According to Joby Orlowsky, vice president of marketing for the Discover Network, the credit-card organization has already completed some internal tests involving RFID-enabled payment cards. The trial with Motorola, he says, will represent the firm's first test of NFC technology for RFID-based payments. The ability to make payments, however, is just part of the scope of the trial, which is also an initial trial of Motorola's M-Wallet technology.

M-Wallet is a service Motorola has been developing for a number of years to enable such mobile banking applications as making payments via NFC technology. Other applications include using a mobile phone to check account balances, redeem electronic discount coupons and make person-to-person money transfers. These applications happen through data communications via the cellular phone network, whereas the payments occur through RF transmissions with RFID-enabled payment terminals at stores and restaurants.

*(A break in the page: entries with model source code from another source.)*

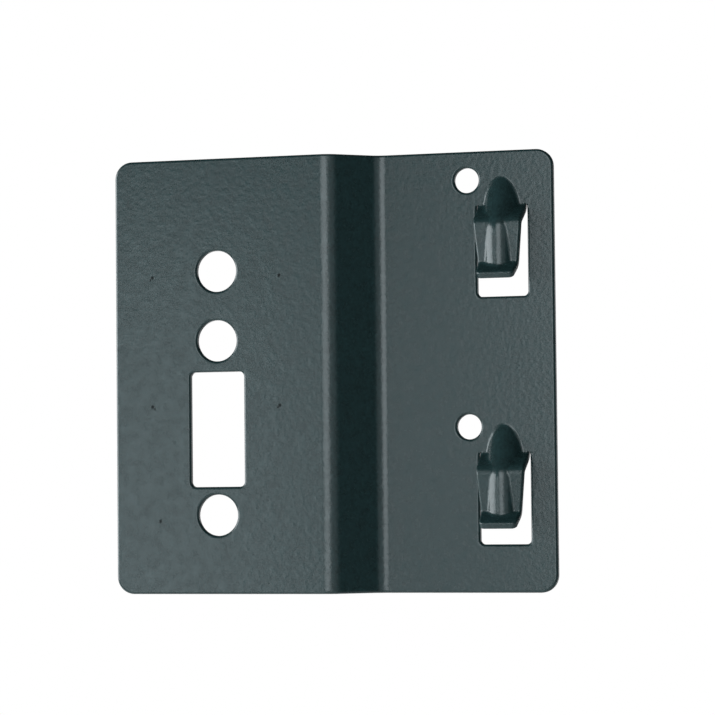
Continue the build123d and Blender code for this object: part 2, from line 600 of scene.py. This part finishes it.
@dataclass
class Studio:
    """Pale floor, white backdrop, soft lamps and the camera."""

    backdrop: float = 1.0
    fill: float = 0.03
    floor_drop: float = 440 * MM
    floor_side: float = 8.0
    floor_colour: str = "#fafaf9"
    # The share of its own white that the floor shows the camera, rising to all of it far out
    floor_own_light: float = 0.90
    floor_near: float = 0.5
    floor_far: float = 3.0
    softboxes: tuple[Softbox, ...] = (
        Softbox("left_softbox", bearing=-71.3, elevation=5.2, width=1.15, height=0.52, power=13.3),
        Softbox(
            "strip_softbox", bearing=-22.2, elevation=-10.5, width=0.12, height=0.6, power=0.98
        ),
        Softbox("front_softbox", bearing=3.9, elevation=10.2, width=0.4, height=0.66, power=3.53),
        Softbox("right_softbox", bearing=31.1, elevation=2.1, width=0.5, height=0.93, power=0.81),
        Softbox("back_left_softbox", bearing=-145, elevation=-8, width=0.9, height=0.7, power=2.6),
        Softbox("back_right_softbox", bearing=145, elevation=-8, width=0.9, height=0.7, power=1.8),
    )
    # The camera looks back along its bearing; the focal length is in pixels, the sensor in mm
    camera_place: tuple[float, float, float] = (0.12152, -0.50965, -0.02120)
    camera_bearing: float = 16.269
    camera_elevation: float = -2.609
    camera_roll: float = -0.584
    focal_pixels: float = 2923.2
    sensor: float = 36.0

    def floor(self, lowest: float) -> None:
        """Lay the floor under the hanging bracket.

        Args:
            lowest: The height of the bracket's lowest edge.
        """
        half = self.floor_side / 2
        height = lowest - self.floor_drop
        mesh = bpy.data.meshes.new("floor")
        square = ((-half, -half), (half, -half), (half, half), (-half, half))
        mesh.from_pydata([(x, y, height) for x, y in square], [], [range(len(square))])
        floor = bpy.data.objects.new("floor", mesh)
        bpy.context.scene.collection.objects.link(floor)

        # Painted board, rolled on matt: an even pale face that only a soft shadow darkens
        material, tree = new_tree("pale_floor")
        matt = add_node(tree, "ShaderNodeBsdfDiffuse", {"Color": linear_colour(self.floor_colour)})
        white = add_node(tree, "ShaderNodeEmission", {"Strength": self.backdrop})
        place = add_node(tree, "ShaderNodeTexCoord").outputs["Object"]
        away = add_node(
            tree, "ShaderNodeVectorMath", {0: place, 1: (0, 0, height)}, operation="DISTANCE"
        )
        fade = add_node(tree, "ShaderNodeMapRange", {
            "Value": away.outputs["Value"],
            "From Min": self.floor_near,
            "From Max": self.floor_far,
            "To Min": self.floor_own_light,
        }, interpolation_type="SMOOTHSTEP")
        path = add_node(tree, "ShaderNodeLightPath")
        share = add_node(tree, "ShaderNodeMath", {
            0: path.outputs["Is Camera Ray"], 1: fade.outputs["Result"],
        }, operation="MULTIPLY")
        surface = add_node(tree, "ShaderNodeMixShader", {
            0: share.outputs["Value"], 1: matt.outputs["BSDF"], 2: white.outputs["Emission"],
        })
        add_node(tree, "ShaderNodeOutputMaterial", {"Surface": surface.outputs["Shader"]})
        mesh.materials.append(material)
        floor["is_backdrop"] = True

    def world(self) -> None:
        """Fill the studio with a dim even light, and show it white behind the bracket."""
        world = bpy.data.worlds.new("studio")
        bpy.context.scene.world = world
        world.use_nodes = True
        tree = world.node_tree
        tree.nodes.clear()
        path = add_node(tree, "ShaderNodeLightPath")
        strength = add_node(tree, "ShaderNodeMapRange", {
            "Value": path.outputs["Is Camera Ray"], "To Min": self.fill, "To Max": self.backdrop,
        })
        light = add_node(tree, "ShaderNodeBackground", {
            "Color": WHITE, "Strength": strength.outputs["Result"],
        })
        add_node(tree, "ShaderNodeOutputWorld", {"Surface": light.outputs["Background"]})

    def camera(self) -> None:
        """Place the camera at the viewing angle of a catalogue picture."""
        forward = -outward(self.camera_bearing, self.camera_elevation)
        turn, roll = math.radians(self.camera_bearing), math.radians(self.camera_roll)
        level = Vector((math.cos(turn), math.sin(turn), 0))
        upright = level.cross(forward)
        right = level * math.cos(roll) + upright * math.sin(roll)
        up = upright * math.cos(roll) - level * math.sin(roll)
        axes = Matrix((right, up, -forward)).transposed().to_4x4()
        data = bpy.data.cameras.new("camera")
        data.sensor_width = self.sensor
        data.lens = self.focal_pixels / IMAGE_SIDE * self.sensor
        camera = bpy.data.objects.new("camera", data)
        camera.matrix_world = Matrix.Translation(self.camera_place) @ axes
        bpy.context.scene.collection.objects.link(camera)
        bpy.context.scene.camera = camera

    def build(self, low: Vector, high: Vector) -> None:
        """Build the studio round the bracket.

        Args:
            low: The bracket's lowest corner.
            high: Its highest corner.
        """
        bpy.context.scene.view_settings.view_transform = "Standard"
        self.floor(low.z)
        self.world()
        for softbox in self.softboxes:
            softbox.build((low + high) / 2)
        self.camera()


def main() -> None:
    """Build the bracket's looks and its studio."""
    logging.basicConfig(level=logging.INFO)
    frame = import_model()
    cad_low, cad_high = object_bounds()
    piece = FoldedBracket().build(frame["nodes"])
    LOG.info("dressed %s with %d faces", piece.name, len(piece.data.polygons))
    Studio().build(cad_low, cad_high)


if __name__ == "__main__":
    main()
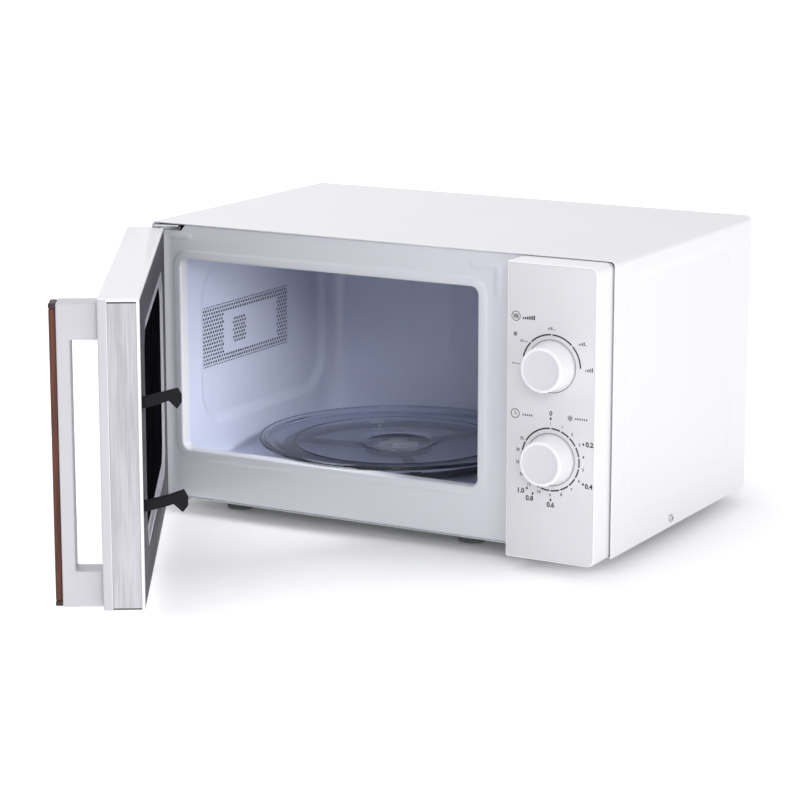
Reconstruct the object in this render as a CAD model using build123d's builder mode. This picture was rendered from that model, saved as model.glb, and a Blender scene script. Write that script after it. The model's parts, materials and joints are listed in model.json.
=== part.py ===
"""Countertop microwave oven with a mechanical timer: every separate piece, in millimetres.

+Z is up, +Y points into the oven and +X points to the control panel's side.
The origin is on the surface that the oven stands on, at the middle of its front left foot.
Fixed pieces are drawn in place. The door's pieces are drawn shut and then swung open about
the hinge, because the oven rests with its door open.
"""
from build123d import *
from math import cos, radians, sin
import os

os.makedirs("parts", exist_ok=True)

# ---- overall sizes
cabinet_width = 440.0
cabinet_depth = 278.5
roof_height = 255.0
foot_height = 12.0
sheet = 0.8
cabinet_corner = 5.0
roof_lip = 3.5             # how far the cabinet reaches ahead of the front plate
foot_inset_x = 64.0        # from the cabinet's left side to the front left foot
foot_inset_y = 35.0        # from the front plate's face to the front left foot

left = -foot_inset_x
right = left + cabinet_width
front = -foot_inset_y      # the face of the front plate
cabinet_front = front - roof_lip
back = cabinet_front + cabinet_depth
base_top = foot_height + 1.0
roof_under = roof_height - sheet

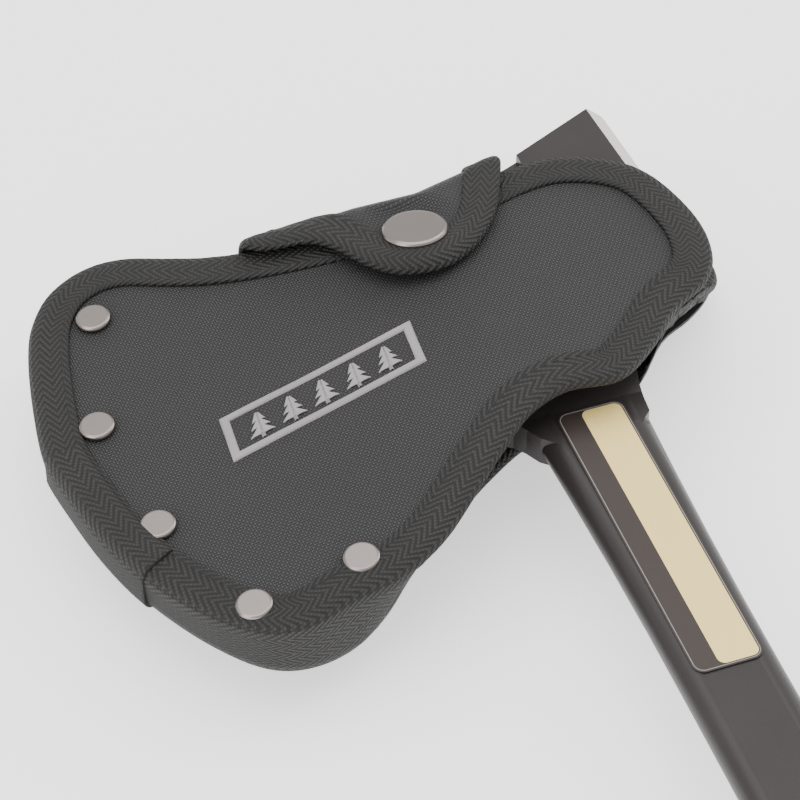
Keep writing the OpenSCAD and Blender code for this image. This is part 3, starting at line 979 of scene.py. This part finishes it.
# ---------------------------------------------------------------- belt loop
# A wide nylon webbing loop that a belt passes through, on the back of the sheath. Its turned-under
# ends are box-stitched through the panel.
loop_low, loop_high = (flat(c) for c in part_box("belt_loop"))


def belt_loop_piece():
    top = -FULL_HALF - 0.05
    under = loop_low.z + 0.05
    thick = 1.9
    y0, y1 = loop_low.y + 0.2, loop_high.y - 0.2
    middle = [(y0, top - thick / 2 - 1.0), (y0 + 5, top - thick / 2 - 1.0),
              (y0 + 6.2, top - thick / 2 - 2.0), (y0 + 6.6, under + thick / 2 + 1.6),
              (y0 + 8.2, under + thick / 2 + 0.2), (y0 + 11, under + thick / 2)]
    middle += [(y0 + y1 - y, z) for y, z in middle[::-1]]
    line = [Vector(p) for p in middle]
    line = spaced(line, 0.8, closed=False, rounds=3)
    sides = inward(line, False, window=1)
    x0, x1 = loop_low.x + 0.3, loop_high.x - 0.3
    bm = bmesh.new()
    ring = [p + side * thick / 2 for p, side in zip(line, sides)]
    ring += [p - side * thick / 2 for p, side in zip(line, sides)][::-1]
    m, columns = len(ring), 48

    def place(column, row):
        p = ring[row % m]
        return x0 + (x1 - x0) * column / (columns - 1), p.x, p.y

    grid(bm, columns, m + 1, place, lambda c, r: (r * 0.8 * MM, c * (x1 - x0) / columns * MM))
    bmesh.ops.remove_doubles(bm, verts=bm.verts, dist=1e-5)
    bmesh.ops.holes_fill(bm, edges=[e for e in bm.edges if e.is_boundary])
    made = finish_mesh(bm, "belt_webbing", loop_webbing, "sheath")
    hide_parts("belt_loop")

    threads = bmesh.new()
    face = top - thick - 1.0
    for low_y, high_y in ((y0 + 0.9, y0 + 4.4), (y1 - 4.4, y1 - 0.9)):
        a, b = Vector((x0 + 3, low_y)), Vector((x1 - 3, high_y))
        box = [a, Vector((b.x, a.y)), b, Vector((a.x, b.y)), a, b]
        for p, q in zip(box, box[1:]):
            count = max(int((q - p).length / 2.6), 1)
            for k in range(count):
                s0, s1 = p.lerp(q, (k + 0.1) / count), p.lerp(q, (k + 0.9) / count)
                strand(threads, s0, s1, 0.55, 0.35, lambda x, y, up: (x, y, face + 0.1 - up))
    finish_mesh(threads, "loop_stitching", dark_thread, "sheath")


belt_loop_piece()

# ---------------------------------------------------------------- seam stitching
# Lock stitches of polyester thread through each tape near its inner edge, pulled down into the
# weave. They hold tape, panel and stiffener together.
def stitch_run(name, line, put, deep, body, pitch=3.1, closed=False):
    bm = bmesh.new()
    sides = inward(line, closed)
    path = spaced([p + side * deep for p, side in zip(line, sides)], pitch, closed)
    for a, b in zip(path, path[1:]):
        strand(bm, a.lerp(b, 0.12), a.lerp(b, 0.88), 0.55, 0.32, put, steps=5)
    made = finish_mesh(bm, name, dark_thread, body)
    return made


def above_tape(side, lift=0.75):
    lay = on_face(side)
    return lambda x, y, up: lay(x, y, lift + up)


stitch_run("front_stitching", front_rim, above_tape(1), TAPE_W - 2.0, "sheath", closed=True)
stitch_run("back_stitching", free_back, above_tape(-1), TAPE_W - 2.0, "sheath")
stitch_run("seam_stitching", [p for p in seam_line if p.x < -84], above_tape(-1),
           TAPE_W - 2.0, "sheath")

# ---------------------------------------------------------------- floor
# White paper under the axe, for the picture only. It glows a little, as paper lit from behind.
FLOOR_GLOW = 0.9


def floor():
    bm = bmesh.new()
    bmesh.ops.create_grid(bm, x_segments=1, y_segments=1, size=4000)
    low = flat(cad_low).z

    def pale(shader, place, sheet):
        tone = place.cloud(3, 2)
        shader.set(Base_Color=tone.mix(grey(0.93), grey(0.95)), Roughness=0.9,
                   Emission_Color=grey(1.0), Emission_Strength=FLOOR_GLOW)

    for v in bm.verts:
        v.co.z = low
    made = finish_mesh(bm, "floor", material("floor_paper", pale))


floor()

All 1,000 participants in the Discover-Motorola trial are Discover employees with Discovery credit-card accounts, located in and around Chicago and Salt Lake City. For the trial, which started in January, the participants have been provided with Motorola's SLVR L7 mobile phone loaded with the M-Wallet software. Only 100 of these phones carry an NFC module (provided by NXP Semiconductors), which is needed to make RFID payment transactions. The other 900 phones will be used to test only M-Wallet applications unrelated to NFC.

According to Orlowsky, the 100 participants given the NFC-enabled phones can use them pay for purchases at any of thousands of in Chicago and Salt Lake City merchants that are equipped with NFC payment terminals able to process payments using Discover contactless devices. However, nondisclosure agreements preclude him from revealing the names of the participating merchants.

Discover hopes the feedback it will gather from the trial participants will help it quantify the benefits M-Wallet would provide to both its cardholders and the merchants accepting contactless payments. "Primarily, we want to validate the value proposition for the constituents," explains Orlowsky. This will involve measuring the speed of the payments made with the Motorola phones, as compared with those made with traditional plastic cards, and polling the participants on their feelings of convenience and security around transactions and the other M-Wallet applications.